If the argument against Covid vaccines is that they do not prevent severe outcomes, how is that argument not pro-vaccine?
There is no such thing as "severe efficacy".
And the statemrnt : ". . . do not prevent severe outcomes, how is that argument not pro-vaccine?" does not in any way imply that it is pro-vaccine! It could just as well be making a point that the vaccines don't prevent anything at all!
February was crazy... I went to jail twice! One of those times was a miracle... so strange to have the Blessed Virgin Mary lift you up and make you fall on your butt on the sidewalk leading to, as you would later find out after your lawyer did some discovery, a manager at the grocery store that knows you calling 911 which brought out one of the notoriously, let's say, extra-vigilant, local police to pick you up for public intox and hauling you off to a night in jail that eventually gets you straightened out on the same day that your mother finished praying a 9 day novena for you. And all this jail crap started MLK weekend of 2022 or pretty much the beginning of the post-covid era, so these recent experiences seem to be reiterating an important point about our current broader social circumstances...

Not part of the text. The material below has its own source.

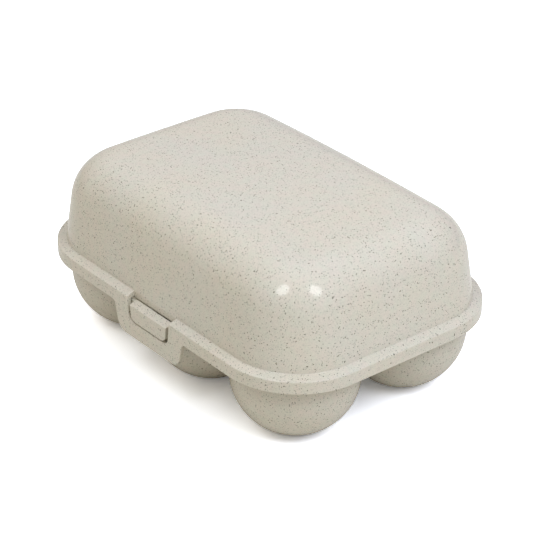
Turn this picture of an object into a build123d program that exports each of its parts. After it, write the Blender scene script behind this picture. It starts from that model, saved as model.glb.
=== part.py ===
from build123d import *
import os
from math import atan2, cos, degrees, radians, sqrt, tan

# Egg box for six eggs: a domed lid over a tray of round cups, hinged along the back and held shut
# at the front by a press button on the tray that shows through a loop on the lid.
# X runs along the long side, the button faces -Y and +Z is up.
# The origin lies on the surface the box stands on, at the middle of its outline.

# Driving dimensions, in millimetres and degrees

# Cups and tray
cup_bore_radius = 22.5
cup_straight_height = 11.0
cup_floor_radius = 8.0
cup_gap_x = 1.2
cup_gap_y = 3.0
columns = 3
rows = 2
tray_wall = 1.8
mouth_fillet = 1.0
foot_fillet = 2.0
lip_height = 3.3
lip_wall = 1.1

# Rim, measured outwards from the cups
end_margin = 5.9
side_margin = 5.35
corner_margin = 6.7

# Lid
lid_wall = 1.8
skirt_height = 5.1
bevel_width = 3.6
bevel_rise = 1.2
dome_height = 33.5
dome_draft = 8.4
shoulder_radius = 19.0
crown_rise = 1.6
dome_foot_fillet = 0.4
crease_fillet = 0.5
edge_fillet = 0.4

# Loop on the lid, with the window that the button shows through
loop_wall = 1.5
loop_top_width = 42.0
loop_bottom_width = 36.8
loop_drop = 11.2
loop_corner_radius = 5.5
loop_root_radius = 2.0
window_bottom_width = 23.8
window_draft = 5.9
window_drop = 4.6
window_corner_radius = 3.4
window_edge_fillet = 0.5
backing_gap = 0.35
backing_overlap = 1.5

# Press button and the springy strip of the tray's rim that carries it
button_side_gap = 1.5
button_bottom_gap = 0.5
button_crease = 2.3
button_edge_fillet = 0.3
button_plate_overlap = 1.3
button_plate_drop = 1.0
button_travel = 1.7
strip_length = 56.0
strip_end_gap = 0.3
strip_back_gap = 0.3
strip_corner_radius = 0.8

# Hinge
hinge_spacing = 49.8
hinge_reach = 3.2
hinge_drop = 1.0
pin_radius = 1.5
knuckle_wall = 1.4
knuckle_length = 12.0
ear_width = 3.0
ear_gap = 0.3
pin_chamfer = 0.3
gusset_length = 12.0

# Clearances, and how near two lengths are to count as equal when edges are picked
tolerance = 0.01
skirt_clearance = 0.4
seat_clearance = 0.2
pin_clearance = 0.08

# Sizes and levels that follow

cup_radius = cup_bore_radius + tray_wall
pitch_x = 2 * cup_radius + cup_gap_x
pitch_y = 2 * cup_radius + cup_gap_y
rim_length = (columns - 1) * pitch_x + 2 * (cup_radius + end_margin)
rim_width = (rows - 1) * pitch_y + 2 * (cup_radius + side_margin)
rim_corner_radius = cup_radius + corner_margin

bore_depth = sqrt(cup_bore_radius**2 - cup_floor_radius**2)
cup_center_level = tray_wall + bore_depth
deck_top = cup_center_level + cup_straight_height
deck_underside = deck_top - tray_wall

bevel_angle = degrees(atan2(bevel_rise, bevel_width))
bevel_slope = bevel_rise / bevel_width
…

A little spirituality can make one's reality a lot more interactive; anyway
I couldn't understand this post at first, but I identified with it in the way that I can often write stuff that to me is extremely penetrating and crystalline which emerges in a moment of inspiration out of a backdrop that temporarily assumes the validity of universally understood truth (not unlike the miracle I've recounted above) Also, probably my greatest pleasure is occasionally being provocative in a way that allows another person to connect some dots in a way that surprises them, and it feels as if elaborating too much would detract from that. Another passion of mine is finding out that I'm wrong... so, it's odd but I feel more kinship with Unglossed than I have with any writing project... other than probably Kafka's "Metamorphosis" and Beckett's "Molloy", which is strange company... I haven't ever explicitly thought that before, Kafka, Beckett... Mowrey?
But going through the comments it's like oh yeah I remember Brian's position now... *a week later* OH WOW, yeah it's like the "turtles all the way down" recounting of how vaccines are trialed in a way that makes their adverse effects practically nonexistent, but one of a more analytical utilitarian persuasion might argue that the net positive would outweigh the negative effects of viruses running amok (this is essentially coded into the trialing structure itself as an ethic that you can't not give someone a vaccine) but you can't be outright about something like that... so for those who wish to be analytically consistent you have to take it back to what even am viruses* in the grand scheme of things.
So in a similar way to the above post, "turtles all the way down" might be said to be a "pro-vaccination" book (at least the first chapter which has the main argument and research outline). Of course, I'm not being a purist, it seems like in your post and here we're kind of pushing the categorization to draw out a point that is ultimately disinvested in the disingenuous parameters of the pro-/anti- vax. Or I might be more radical than I've ever been, shit I don't know, I could just be used to saying nuanced looking stuff like that!